-- Start --

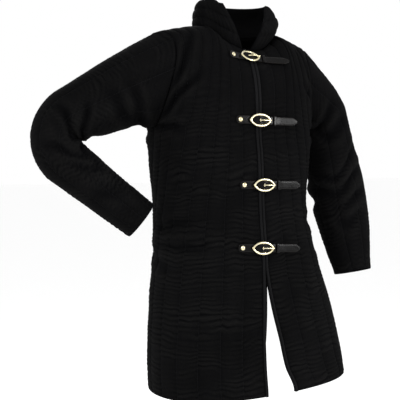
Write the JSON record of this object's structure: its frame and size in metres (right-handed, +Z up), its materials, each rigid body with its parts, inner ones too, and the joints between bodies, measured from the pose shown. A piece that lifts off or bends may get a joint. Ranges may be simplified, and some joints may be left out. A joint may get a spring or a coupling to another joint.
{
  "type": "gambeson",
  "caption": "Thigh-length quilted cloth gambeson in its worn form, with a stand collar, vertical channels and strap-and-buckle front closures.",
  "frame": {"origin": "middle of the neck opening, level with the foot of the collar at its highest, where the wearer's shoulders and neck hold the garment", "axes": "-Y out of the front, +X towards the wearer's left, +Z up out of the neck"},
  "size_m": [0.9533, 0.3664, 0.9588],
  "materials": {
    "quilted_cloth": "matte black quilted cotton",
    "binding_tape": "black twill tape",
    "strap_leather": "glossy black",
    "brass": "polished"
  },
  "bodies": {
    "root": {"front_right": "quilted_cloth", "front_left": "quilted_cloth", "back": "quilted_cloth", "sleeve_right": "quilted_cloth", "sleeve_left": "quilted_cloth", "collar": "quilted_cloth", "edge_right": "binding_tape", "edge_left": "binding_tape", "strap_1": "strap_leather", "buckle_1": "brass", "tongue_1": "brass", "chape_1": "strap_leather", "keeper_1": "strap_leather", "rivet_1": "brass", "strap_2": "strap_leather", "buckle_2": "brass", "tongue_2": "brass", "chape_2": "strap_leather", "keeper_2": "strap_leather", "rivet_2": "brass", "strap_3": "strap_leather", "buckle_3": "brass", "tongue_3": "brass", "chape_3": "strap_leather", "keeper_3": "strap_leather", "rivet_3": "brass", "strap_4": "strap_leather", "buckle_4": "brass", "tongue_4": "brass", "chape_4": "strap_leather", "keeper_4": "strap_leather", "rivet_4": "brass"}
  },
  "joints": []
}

-- End --

Write out the entire listing exactly.

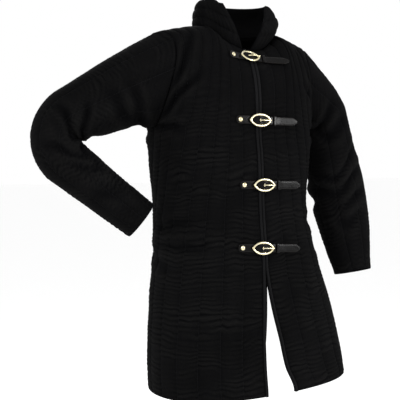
Write the JSON record of this object's structure: its frame and size in metres (right-handed, +Z up), its materials, each rigid body with its parts, inner ones too, and the joints between bodies, measured from the pose shown. A piece that lifts off or bends may get a joint. Ranges may be simplified, and some joints may be left out. A joint may get a spring or a coupling to another joint.
{
  "type": "gambeson",
  "caption": "Thigh-length quilted cloth gambeson in its worn form, with a stand collar, vertical channels and strap-and-buckle front closures.",
  "frame": {"origin": "middle of the neck opening, level with the foot of the collar at its highest, where the wearer's shoulders and neck hold the garment", "axes": "-Y out of the front, +X towards the wearer's left, +Z up out of the neck"},
  "size_m": [0.9533, 0.3664, 0.9588],
  "materials": {
    "quilted_cloth": "matte black quilted cotton",
    "binding_tape": "black twill tape",
    "strap_leather": "glossy black",
    "brass": "polished"
  },
  "bodies": {
    "root": {"front_right": "quilted_cloth", "front_left": "quilted_cloth", "back": "quilted_cloth", "sleeve_right": "quilted_cloth", "sleeve_left": "quilted_cloth", "collar": "quilted_cloth", "edge_right": "binding_tape", "edge_left": "binding_tape", "strap_1": "strap_leather", "buckle_1": "brass", "tongue_1": "brass", "chape_1": "strap_leather", "keeper_1": "strap_leather", "rivet_1": "brass", "strap_2": "strap_leather", "buckle_2": "brass", "tongue_2": "brass", "chape_2": "strap_leather", "keeper_2": "strap_leather", "rivet_2": "brass", "strap_3": "strap_leather", "buckle_3": "brass", "tongue_3": "brass", "chape_3": "strap_leather", "keeper_3": "strap_leather", "rivet_3": "brass", "strap_4": "strap_leather", "buckle_4": "brass", "tongue_4": "brass", "chape_4": "strap_leather", "keeper_4": "strap_leather", "rivet_4": "brass"}
  },
  "joints": []
}